In Ohio, it ran another attack ad 5,515 times, this time claiming that U.S. Senator Sherrod Brown voted to raise energy taxes. Brown actually voted to phase out a $12 billion annual welfare package to the hyper-profitable oil industry, something that even conservative Ohioans would probably applaud.
"They're certainly one of the worst," says Justin Barasky, communications director for the Brown campaign. "You can usually bet good money that they're misleading at best, ridiculously false at worst and often offensive."
Yet the Chamber created its biggest fury in Montana, a small-population state where politics operate on a first-name basis. The locals mutinied.
V. The Big Gorilla rides into town...and gets its ass kicked.
It's been more than a year since the U.S. Chamber's assault on Senator Jon Tester, a Montana Democrat. He's still seething.
"They just come in and try to distort, distort, distort," Tester says. "When you're being outspent significantly, it's tough to fight back."
In Montana, the Chamber threw the same awkward roundhouses that it did at Nelson and Brown, adding claims that Tester had raised taxes, killed jobs and almost single-handedly increased unemployment. Taken as true, you'd assume that Tester also spent his days punching Girl Scouts.
But it wasn't true. And the local chambers knew it.

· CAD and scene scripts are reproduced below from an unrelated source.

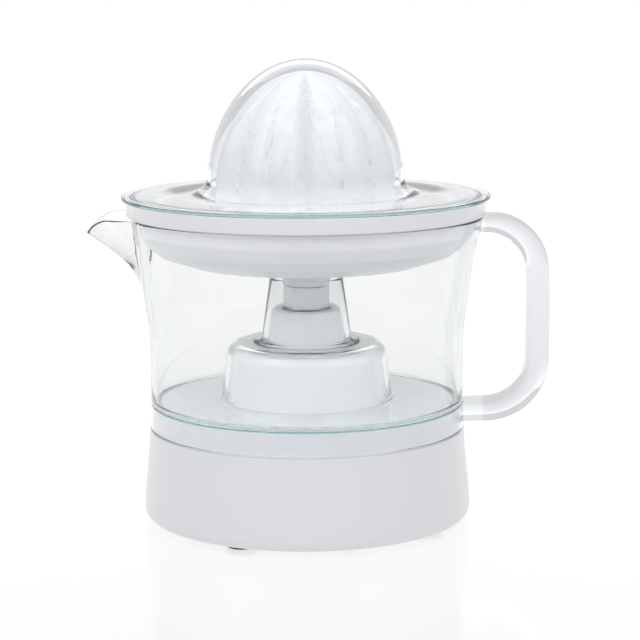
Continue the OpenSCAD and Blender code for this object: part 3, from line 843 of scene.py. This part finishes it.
def coil():
    """The winding: a rounded block whose sides show the turns of wire, with a square bore."""
    lo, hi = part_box("coil_winding")
    c = (lo + hi) / 2 / MM
    half = (hi - lo) / 2 / MM
    turns, per, corner, bore, per_corner = 26, 6, 3.4, 5.45, 6

    def loop(x, y, z, r):
        """A rounded oblong round the winding's axis at x, with corner centres at y and z."""
        out = []
        for k in range(4):
            for j in range(per_corner + 1):
                q = math.radians(90 * k + 90 * j / per_corner)
                out.append((c.x + x, c.y + y * (1 if k in (0, 3) else -1) + r * math.cos(q),
                            c.z + z * (1 if k in (0, 1) else -1) + r * math.sin(q)))
        return out
    verts = []
    for i in range(turns * per + 1):
        dent = 0.16 * (1 - abs(math.sin(math.pi * i / per)))
        verts += loop(-half.x + 2 * half.x * i / (turns * per), half.y - corner, half.z - corner,
                      corner - dent)
    for x in (half.x, -half.x):
        verts += loop(x, bore, bore, 0.3)
    m, n = 4 * (per_corner + 1), len(verts)
    faces = []
    for row in range(0, n, m):
        for j in range(m):
            k = (j + 1) % m
            nxt = (row + m) % n
            faces.append([row + j, row + k, nxt + k, nxt + j])
    block = make("coil_turns", verts, faces, 60)
    return finish_piece(block, "base", "coil_winding", "copper_winding")


# ---- Stage, light and camera ----

def stage():
    """Floor with a soft mirror, that glows enough to meet the white surroundings."""
    mesh = bpy.data.meshes.new("floor")
    far = 6
    corners = [(-far, -far, 0), (far, -far, 0), (far, far, 0), (-far, far, 0)]
    mesh.from_pydata(corners, [], [(0, 1, 2, 3)])
    floor = bpy.data.objects.new("floor", mesh)
    bpy.context.scene.collection.objects.link(floor)
    mat, tree, shader = node_material("pale_floor")
    shader.inputs["Base Color"].default_value = (0.14, 0.14, 0.14, 1)
    shader.inputs["Emission Color"].default_value = (1, 1, 1, 1)
    shader.inputs["Emission Strength"].default_value = 0.72
    shader.inputs["IOR"].default_value = 1.35
    tree.links.new(remap(tree, noise(tree, 30, 2), 0.10, 0.16), shader.inputs["Roughness"])
    mesh.materials.append(mat)


def light(name, place, target, size, power, mirrored):
    """A soft lamp aimed at a target; mirrored lets it show in reflections."""
    data = bpy.data.lights.new(name, "AREA")
    data.shape = "RECTANGLE"
    data.size, data.size_y = size
    data.energy = power
    lamp = bpy.data.objects.new(name, data)
    lamp.location = place
    lamp.rotation_euler = (Vector(target) - Vector(place)).to_track_quat("-Z", "Y").to_euler()
    bpy.context.scene.collection.objects.link(lamp)
    lamp.visible_glossy = mirrored


def studio():
    """White surroundings and four large soft lamps. The surroundings are pure white to the
    camera, a little darker in reflections, and darker again as a source of light."""
    world = bpy.data.worlds.new("studio")
    world.use_nodes = True
    tree = world.node_tree
    background = tree.nodes["Background"]
    seen = tree.nodes.new("ShaderNodeLightPath")

    def pick(test, no, yes):
        mix = tree.nodes.new("ShaderNodeMix")
        tree.links.new(seen.outputs[test], mix.inputs["Factor"])
        for side, value in (("A", no), ("B", yes)):
            if isinstance(value, float):
                mix.inputs[side].default_value = value
            else:
                tree.links.new(value, mix.inputs[side])
        return mix.outputs["Result"]
    # as a light, more of it where light has come through several faces of clear plastic
    onto_surfaces = tree.nodes.new("ShaderNodeMapRange")
    tree.links.new(seen.outputs["Transmission Depth"], onto_surfaces.inputs["Value"])
    for name, value in (("From Min", 3), ("From Max", 6), ("To Min", 0.45), ("To Max", 3.7)):
        onto_surfaces.inputs[name].default_value = value
    value = pick("Is Camera Ray", pick("Diffuse Depth", 0.9, onto_surfaces.outputs["Result"]), 1.0)
    tree.links.new(value, background.inputs["Strength"])
    background.inputs["Color"].default_value = (1, 1, 1, 1)
    bpy.context.scene.world = world
    middle = (0, 0, 0.08)
    light("key", (-0.9, -0.8, 0.9), middle, (1.0, 1.0), 5.2, True)
    light("fill", (0.9, -0.8, 0.9), middle, (1.0, 1.0), 4.6, True)
    light("back", (0, 1.2, 0.9), middle, (1.4, 0.8), 5, False)
    light("top", (0, 0, 1.3), middle, (1.0, 1.0), 3, False)
    cycles = bpy.context.scene.cycles
    cycles.max_bounces = 40
    cycles.transmission_bounces = 40
    cycles.transparent_max_bounces = 40
    cycles.sample_clamp_indirect = 4
    bpy.context.scene.view_settings.view_transform = "Standard"


def camera():
    """The view: level with the lid, a little to the right of the spindle."""
    distance, height, across = 0.8316, 0.2178, 0.00524
    pitch, roll = math.radians(9.555), math.radians(-0.281)
    data = bpy.data.cameras.new("camera")
    data.lens = 122.2
    data.sensor_width = 36
    data.clip_start = 0.01
    cam = bpy.data.objects.new("camera", data)
    bpy.context.scene.collection.objects.link(cam)
    turn = Matrix.Rotation(math.pi / 2 - pitch, 4, "X") @ Matrix.Rotation(roll, 4, "Z")
    cam.matrix_world = Matrix.Translation((across, -distance, height)) @ turn
    bpy.context.scene.camera = cam


camera()
stage()
studio()
dress_frame()
housing()
feet()
spindle()
jug()
strainer()
cone()
dust_cover()
spring()
coil()
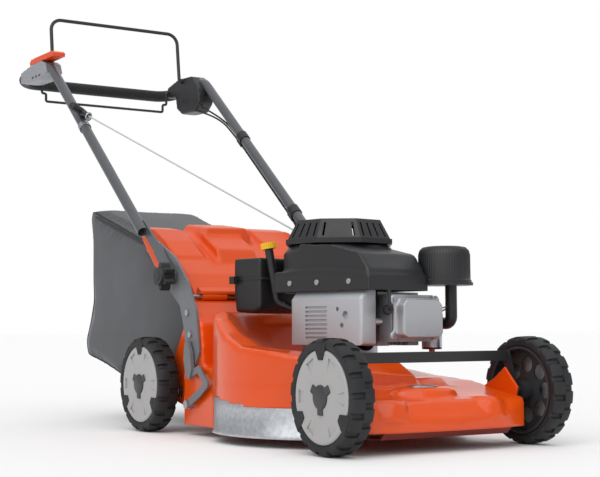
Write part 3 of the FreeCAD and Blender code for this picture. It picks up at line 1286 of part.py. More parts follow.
def all_parts():
    parts = {}
    for end, axle_y in (("front", FRONT_AXLE_Y), ("rear", REAR_AXLE_Y)):
        for name, side in (("left", 1), ("right", -1)):
            parts[f"tyre_{end}_{name}"] = tyre(side, axle_y)
            parts[f"rim_{end}_{name}"] = rim(side, axle_y)
            parts[f"hub_disc_{end}_{name}"] = hub_disc(side, axle_y)
    parts["front_axle"] = front_axle()
    parts["rear_axle"] = rear_axle()
    parts["deck_shell"] = deck_shell()
    parts["side_skirt"] = side_skirt()
    parts["flap_hinge_rod"] = hinge_rod()
    parts["handle_brackets"] = Part.makeCompound([bracket(1), bracket(-1)])
    parts["bolts"] = Part.makeCompound([deck_bolts(), lever_stud(), valve_cover_screws()])
    parts["knob_left"] = knob(1)
    parts["knob_right"] = knob(-1)
    parts["handle_tube"] = handle_tube()
    parts["grip_foam"] = grip_foam()
    parts["lever_housing"] = lever_housing()
    parts["control_box"] = control_box()
    parts["control_cables"] = control_cables()
    parts["cable_clips"] = cable_clips()
    parts["rope_guide"] = rope_guide()
    parts["bail_brake"] = bail_brake()
    parts["bail_drive"] = bail_drive()
    parts["throttle_lever"] = throttle_lever()
    parts["starter_rope"] = starter_rope()
    parts["starter_grip"] = starter_grip()
    parts["height_lever"] = height_lever()
    parts["rear_flap"] = rear_flap()
    parts["bag_fabric"] = bag_fabric()
    parts["bag_frame"] = bag_frame()
    parts["gearbox"] = gearbox()
    parts["gearbox_pulley"] = gearbox_pulley()
    parts["drive_belt"] = drive_belt()
    engine = {
        "engine_block": engine_block, "valve_cover": valve_cover,
        "muffler": muffler, "muffler_cover": muffler_cover, "carburettor": carburettor,
        "air_cleaner_base": air_cleaner_base, "air_cleaner_cover": air_cleaner_cover,
        "blower_shroud": blower_shroud, "recoil_cover": recoil_cover, "fuel_tank": fuel_tank,
        "fuel_cap": fuel_cap, "oil_filler_tube": oil_filler_tube, "dipstick_cap": dipstick_cap,
        "spark_plug": spark_plug, "plug_lead": plug_lead, "crankshaft": crankshaft,
        "flywheel_fan": flywheel_fan, "blade": blade, "blade_adapter": blade_adapter, "blade_bolt": blade_bolt,
    }
    for name, make in engine.items():
        parts[name] = in_engine_frame(make())
    return parts


def main():
    os.makedirs("parts", exist_ok=True)
    for name, shape in all_parts().items():
        placed = shape.copy()
        placed.translate(V(0, -MIDDLE_Y, 0))
        placed.exportStep(f"parts/{name}.step")
        print(name, placed.isValid(), len(placed.Solids), round(placed.Volume))


if __name__ == "__main__":
    main()
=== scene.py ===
import math
import bmesh
import bpy
from mathutils import Matrix, Vector


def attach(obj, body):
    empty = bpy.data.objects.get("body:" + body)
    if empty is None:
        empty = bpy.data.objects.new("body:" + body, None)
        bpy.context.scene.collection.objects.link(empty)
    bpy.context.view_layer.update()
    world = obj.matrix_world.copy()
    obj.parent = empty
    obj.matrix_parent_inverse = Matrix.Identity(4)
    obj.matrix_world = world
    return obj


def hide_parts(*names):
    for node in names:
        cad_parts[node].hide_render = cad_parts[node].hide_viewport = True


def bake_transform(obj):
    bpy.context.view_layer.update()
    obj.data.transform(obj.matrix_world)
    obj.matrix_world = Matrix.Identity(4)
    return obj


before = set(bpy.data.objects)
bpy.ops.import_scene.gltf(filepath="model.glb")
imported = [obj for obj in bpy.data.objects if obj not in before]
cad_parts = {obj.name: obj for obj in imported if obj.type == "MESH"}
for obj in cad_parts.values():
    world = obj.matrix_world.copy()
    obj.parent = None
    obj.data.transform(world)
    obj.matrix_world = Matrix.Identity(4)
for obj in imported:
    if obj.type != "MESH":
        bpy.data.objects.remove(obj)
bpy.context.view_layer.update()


# ---- Studio: a pale floor, an even white room and three large soft lamps.
# The lamps stand far away, so the light on the floor is even and its edge does not show.

def linear(code):
    """Turn an sRGB hex colour into the linear colour that a shader wants."""
    parts = [int(code[i:i + 2], 16) / 255 for i in (0, 2, 4)]
    return [c / 12.92 if c <= 0.04045 else ((c + 0.055) / 1.055) ** 2.4 for c in parts] + [1.0]


def node(tree, kind, inputs=None, **settings):
    """Add a node, set its options, and set or link its inputs."""
    made = tree.nodes.new(kind)
    for name, value in settings.items():
        setattr(made, name, value)
    for name, value in (inputs or {}).items():
        if isinstance(value, bpy.types.NodeSocket):
            tree.links.new(value, made.inputs[name])
        else:
            made.inputs[name].default_value = value
    return made


scene = bpy.context.scene
scene.view_settings.view_transform = "Standard"
room = bpy.data.worlds.new("white_room")
room.use_nodes = True
scene.world = room
ray = node(room.node_tree, "ShaderNodeLightPath")
glow = node(room.node_tree, "ShaderNodeMixRGB", {
    0: ray.outputs["Is Camera Ray"], 1: (0.5, 0.5, 0.51, 1), 2: (1, 1, 1, 1)})
room_light = room.node_tree.nodes["Background"]
room.node_tree.links.new(glow.outputs[0], room_light.inputs["Color"])

for name, direction, strength, spread in (
        ("lamp_front", (0.35, 0.75, -1.0), 1.15, 70), ("lamp_right_hand", (1.0, 0.35, -0.8), 0.9, 60),
        ("lamp_back", (-0.7, -0.8, -1.1), 0.6, 90)):
    lamp = bpy.data.lights.new(name, "SUN")
    lamp.energy = strength
    lamp.angle = math.radians(spread)
    lamp_object = bpy.data.objects.new(name, lamp)
    lamp_object.rotation_mode = "QUATERNION"
    lamp_object.rotation_quaternion = Vector(direction).to_track_quat("-Z", "Y")
    scene.collection.objects.link(lamp_object)

camera = bpy.data.cameras.new("camera")
camera.lens = 80.2
camera_object = bpy.data.objects.new("camera", camera)
camera_object.matrix_world = (
    Matrix.Translation((-1.5693, -2.7147, 0.2274)) @ Matrix.Rotation(math.radians(-32.65), 4, "Z")
    @ Matrix.Rotation(math.radians(93.84), 4, "X") @ Matrix.Rotation(math.radians(-0.28), 4, "Z"))
scene.collection.objects.link(camera_object)
scene.camera = camera_object

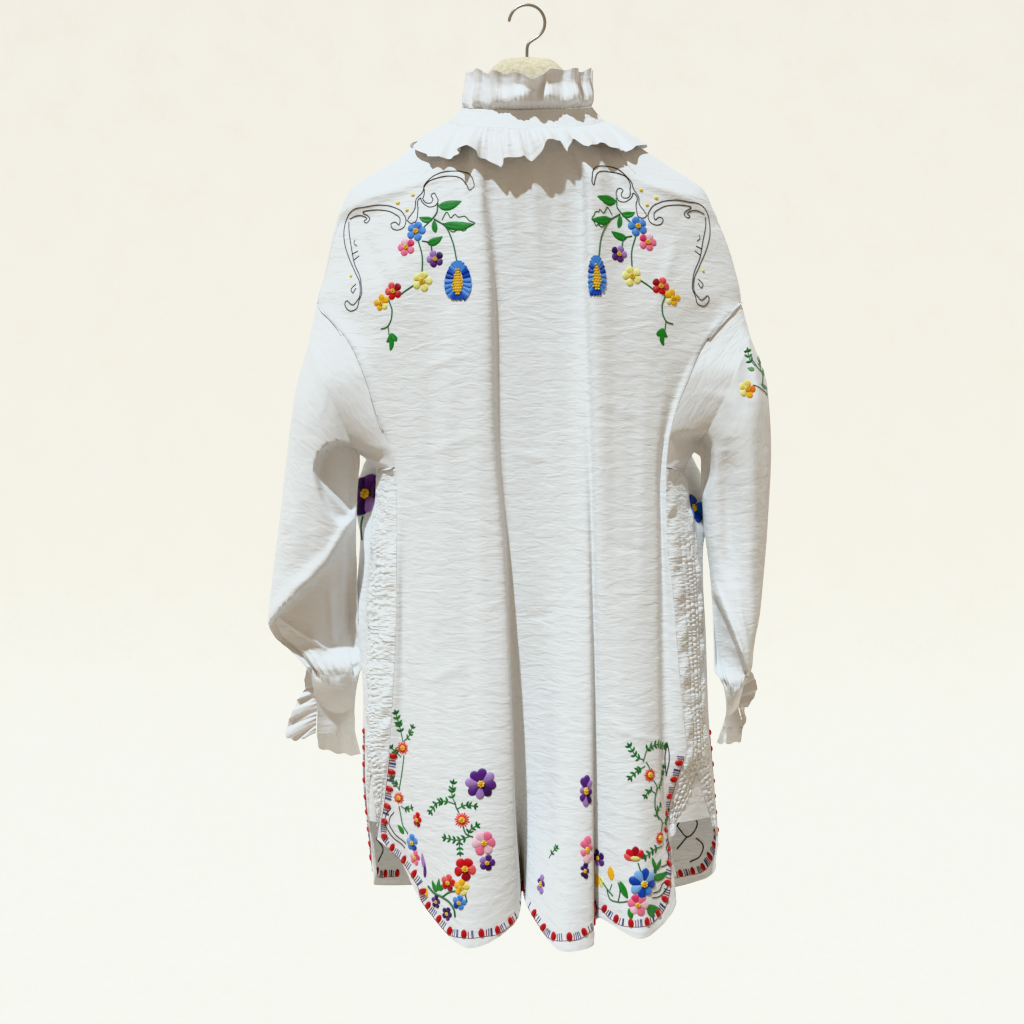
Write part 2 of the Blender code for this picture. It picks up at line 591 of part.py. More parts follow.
def blouse(x, drop, fold):
    """Depth of the cloth under the blouse fold: a step at the fold that fades out below it."""
    line = np.array(fold, float)
    order = np.argsort(line[:, 0])
    edge = np.interp(x, line[order, 0], line[order, 1])
    below = (drop - edge) * FOLD_SLOPE
    share = np.clip(below / FOLD_WIDTH + 0.5, 0, 1)
    fade = np.clip(1 - (below - FOLD_WIDTH) / BLOUSE_FADE, 0, 1)
    return BLOUSE_STEP * share * share * (3 - 2 * share) * fade


def sleeve_body(turn, down, sections, spot, fold):
    """Points of a sleeve below the armhole: turn goes round it, down runs to the cuff (1)."""
    rows = np.array(sections, float)
    place = np.linspace(0, 1, len(rows) + 1)[1:]
    span = np.maximum(down, place[0])
    value = [follow(place, rows[:, k], span) for k in range(8)]
    outer_x, outer_drop, inner_x, inner_drop, middle, behind, before, sag = value
    angle = 2 * np.pi * turn
    share = 0.5 * (1 - np.cos(angle))
    swing = np.sin(angle)
    x = outer_x + (inner_x - outer_x) * share
    drop = outer_drop + (inner_drop - outer_drop) * share + sag * swing ** 2
    y = middle - np.where(swing > 0, behind, before) * swing
    facing = np.clip(swing * 1.6, 0, 1)
    y = y + facing * (hollow(x, drop, spot) + blouse(x, drop, fold))
    near = np.clip((down - GATHER_START) / (1 - GATHER_START), 0, 1)
    gather = GATHER_SWING * near * np.sin(SLEEVE_GATHERS * angle)
    x = x + gather * np.cos(angle) * np.sign(outer_x - inner_x)
    return np.stack([x, y - gather * swing, -drop], -1)


def sleeve_grid(side, sections, spot, fold):
    """A sleeve's grid of points and outward directions, its first row on the armhole."""
    u, row = armhole_places(side)
    start, start_out = cloth(u, row)
    columns = len(u)
    first = np.linspace(0, 1, len(sections) + 1)[1]
    down = np.linspace(0, 1, SLEEVE_ROWS + 1)[:, None]
    turn = (np.arange(columns) / columns)[None, :]
    body = sleeve_body(turn + 0 * down, down + 0 * turn, sections, spot, fold)
    blend = np.clip(down / first, 0, 1)[..., None]
    blend = blend * blend * (3 - 2 * blend)
    point = start[None] * (1 - blend) + body * blend
    around = np.roll(point, -1, axis=1) - np.roll(point, 1, axis=1)
    out = unit(np.cross(np.gradient(point, axis=0), around))
    middle = point.mean(axis=1, keepdims=True)
    out *= np.sign((out * (point - middle))[1:-1].sum())
    seam = np.roll(start, -1, axis=0) - np.roll(start, 1, axis=0)
    leave = unit(np.cross(start_out, seam))
    leave *= np.sign((leave * (body[0] - start)).sum(-1, keepdims=True))
    point[0] += leave * SEAM
    out[0] = start_out
    out[-1, :, 2] = 0
    out[-1] = unit(out[-1])
    return point, out


def make_sleeve(side, sections, spot, fold, collection):
    point, out = sleeve_grid(side, sections, spot, fold)
    wall("sleeve_" + side, point, point - out * WALL, WHITE, collection, closed=True)
    return point[-1]


def loop_points(table, count):
    """A smooth open curve through the table's (x, y) points, with even steps along it."""
    points = np.array(table, float)
    t = walk(points)
    at = np.linspace(0, t[-1], count)
    return np.stack([follow(t, points[:, 0], at), follow(t, points[:, 1], at)], -1)


def curve_out(points, centre):
    """Level direction away from the loop's middle, square to the loop."""
    along = np.gradient(points, axis=0)
    out = unit(np.stack([along[:, 1], -along[:, 0]], -1))
    return out * np.sign((out * (points - centre)).sum())


def make_cuff(side, table, sleeve_end, foot, collection):
    """The open cuff band, its hem ruffle and the ruffle down its opening edge."""
    count = len(sleeve_end)
    band = loop_points(table, count)
    centre = band.mean(axis=0)
    push = np.column_stack([curve_out(band, centre), np.zeros(count)])
    top = sleeve_end - np.array([0, 0, CUFF_GAP])
    top[0], top[-1] = 0.9 * top[0] + 0.1 * top[1], 0.9 * top[-1] + 0.1 * top[-2]
    bottom = np.column_stack([band, np.full(count, -foot)])
    outer = np.stack([top, (top + bottom) / 2, bottom])
    wall("cuff_" + side, outer, outer - push[None] * WALL, WHITE, collection)

    size = CUFF_RUFFLE
    count = size["waves"] * 4 + 1
    edge = loop_points(table, count)
    out = curve_out(edge, centre)
    push = np.column_stack([out, np.zeros(count)])
    turn = np.linspace(0, 2 * np.pi, count)
    grids = []
    for reach in (0.0, 0.5, 1.0):
        swing = reach * (size["swing"] * np.sin(size["waves"] * turn) + CUFF_FLARE)
        drop = foot + SEAM + size["height"] * reach
        grids.append(np.column_stack([edge + out * swing[:, None], np.full(count, -drop)]))
    outer = np.stack(grids)
    wall("cuff_ruffle_" + side, outer, outer - push[None] * FRILL_WALL, WHITE, collection)

    size = EDGE_RUFFLE
    turn = np.linspace(0, 2 * np.pi, size["waves"] * 4 + 1)
    corner = np.array(table[0], float)
    away = unit(corner - np.array(table[1], float))
    side_way = np.array([away[1], -away[0]])
    drop = np.linspace(foot - CUFF_HEIGHT + EDGE_TOP, foot, len(turn))
    grids = []
    for reach in (0.0, 0.5, 1.0):
        swing = size["swing"] * reach * np.sin(size["waves"] * turn)
        flat = corner + away * (EDGE_GAP + size["height"] * reach) + side_way * swing[:, None]
        grids.append(np.column_stack([flat, -(drop + EDGE_SLANT * reach)]))
    outer = np.stack(grids)
    half = np.array([side_way[0], side_way[1], 0.0]) * FRILL_WALL / 2
    wall("cuff_edge_ruffle_" + side, outer + half, outer - half, WHITE, collection)


def make_hanger(collection):
    """The padded bar: rings in upright planes from one tip to the other, and its wire hook."""
    half = np.array(HANGER, float)
    mirrored = half[:0:-1] * np.array([-1, 1, 1, 1])
    rows = np.concatenate([mirrored, half])
    angle = np.linspace(0, 2 * np.pi, HANGER_SIDES, endpoint=False)
    rings = []
    for x, top, height, depth in rows:
        y = depth * np.cos(angle)
        z = -(top + height / 2) + height / 2 * np.sin(angle)
        rings.append(np.column_stack([np.full(HANGER_SIDES, x), y, z]))
    made = bmesh.new()
    loops = [[made.verts.new(p * MM) for p in one] for one in rings]
    for a, b in zip(loops, loops[1:]):
        for k in range(HANGER_SIDES):
            n = (k + 1) % HANGER_SIDES
            made.faces.new([a[k], a[n], b[n], b[k]])
    made.faces.new(loops[0])
    made.faces.new(loops[-1])
    bmesh.ops.recalc_face_normals(made, faces=made.faces)
    add_mesh("hanger_bar", made, CREAM, collection)

    curve = bpy.data.curves.new("hanger_hook", "CURVE")
    curve.dimensions = "3D"
    curve.bevel_depth = HOOK_WIRE * MM
    curve.bevel_resolution = 2
    curve.use_fill_caps = True
    radius = HOOK_BEND + HOOK_WIRE
    foot = -HOOK_BEND - radius
    path = [(0.0, -HANGER[0][1] + SEAM), (0.0, -46.0), (3.0, foot - 1.0)]
    for degrees in range(-60, 200, 20):
        a = math.radians(degrees)
        path.append((radius * math.cos(a), -HOOK_BEND + radius * math.sin(a)))
    spline = curve.splines.new("POLY")
    spline.points.add(len(path) - 1)
    for point, (x, z) in zip(spline.points, path):
        point.co = (x * MM, 0.0, z * MM, 1.0)
    curve.materials.append(material("hanger_hook_finish", STEEL))
    hook = bpy.data.objects.new("hanger_hook", curve)
    collection.objects.link(hook)


def main():
    for old in list(bpy.data.objects):
        bpy.data.objects.remove(old, do_unlink=True)
    collection = bpy.data.collections.new("embroidered_dress_on_hanger")
    bpy.context.scene.collection.children.link(collection)
    make_back(collection)
    make_front(collection)
    for side in ("left", "right"):
        make_yoke(side, collection)
        make_side_panel(side, collection)
        make_gusset(side, collection)
    make_neckband(collection)
    make_collar_ruffle(collection)
    make_shoulder_ruffle(collection)
    left_end = make_sleeve("left", LEFT_SLEEVE, LEFT_HOLLOW, LEFT_BLOUSE, collection)
    right_end = make_sleeve("right", RIGHT_SLEEVE, RIGHT_HOLLOW, RIGHT_BLOUSE, collection)
    make_cuff("left", LEFT_CUFF, left_end, CUFF_FEET[0], collection)
    make_cuff("right", RIGHT_CUFF, right_end, CUFF_FEET[1], collection)
    make_hanger(collection)


main()
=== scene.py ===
"""Looks of the embroidered cotton dress on its padded hanger.

Each cloth piece is a fine shell worked out on a grid of two parameters, on the same fold lines
as its solid. Sizes are millimetres until a mesh is made. The dress is seen from behind at azimuth 0:
X is to the right, Y runs from the back of the dress to its front, and a drop is a depth below the
inside of the hook. Places named by pixels are pixels of the photograph's 1024 x 1024 frame.
"""
import math
from collections import namedtuple

import bpy
import numpy as np
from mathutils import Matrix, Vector


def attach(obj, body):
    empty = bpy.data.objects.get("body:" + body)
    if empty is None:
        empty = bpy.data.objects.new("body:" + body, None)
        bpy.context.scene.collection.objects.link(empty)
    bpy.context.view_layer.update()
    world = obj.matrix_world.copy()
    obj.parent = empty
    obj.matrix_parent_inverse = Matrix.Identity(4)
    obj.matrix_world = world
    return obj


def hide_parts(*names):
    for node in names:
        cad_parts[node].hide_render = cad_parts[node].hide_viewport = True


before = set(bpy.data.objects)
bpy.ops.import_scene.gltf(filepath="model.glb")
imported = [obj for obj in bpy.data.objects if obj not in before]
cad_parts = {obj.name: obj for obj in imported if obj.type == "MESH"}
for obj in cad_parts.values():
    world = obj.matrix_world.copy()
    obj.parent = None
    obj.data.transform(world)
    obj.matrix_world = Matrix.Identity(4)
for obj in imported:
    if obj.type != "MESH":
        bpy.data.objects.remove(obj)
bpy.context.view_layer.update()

MM = 0.001
PIXEL = 1.05               # millimetres to a pixel of the photograph at Y = 0
EYE = np.array([-15.75, -1400.0, -530.7])   # the camera
MIDDLE = 512.0             # middle pixel of the photograph
CLOTH = 0.7                # thickness of the cotton
SEAM = 0.3                 # gap between two pieces at a seam
TUCK = 2.4                 # depth of the cloth turned in at a seam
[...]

The Great Falls Chamber labeled the assault "hit ads" and "half-truths." The director of the Butte Chamber called the spots "a real waste of money," adding, "I don't think that's where chamber memberships and dues should be going." Other Montana chambers sought cover, announcing that they played no role in the smear.
"The whole goal was to make me into something I wasn't," says Tester. "They weren't particularly well done. They misspelled my name, for example. One of the issues I got marked down on was equal pay for women. The U.S. Chamber doesn't think women should get equal pay for equal work."
The campaign backfired. Tester was re-elected.
What the Big Gorilla couldn't seem to grasp is that what makes you mighty in Washington tends to make you repellent everywhere else. Depending on who's doing the counting, this has caused somewhere between 40 and 60 local chambers to leave the national group.
Robin Comstock will tell you why.
VI. A rebellion in New Hampshire.
In 2008, the U.S. Chamber aimed its guns at Jeanne Shaheen, a popular former governor running for the U.S. Senate in New Hampshire. One ad parodied silent movies, showing a caricature of Shaheen being tied to railroad tracks and run over by a train, says Comstock, president of the Greater Manchester Chamber.
"The reaction was horrible," she says.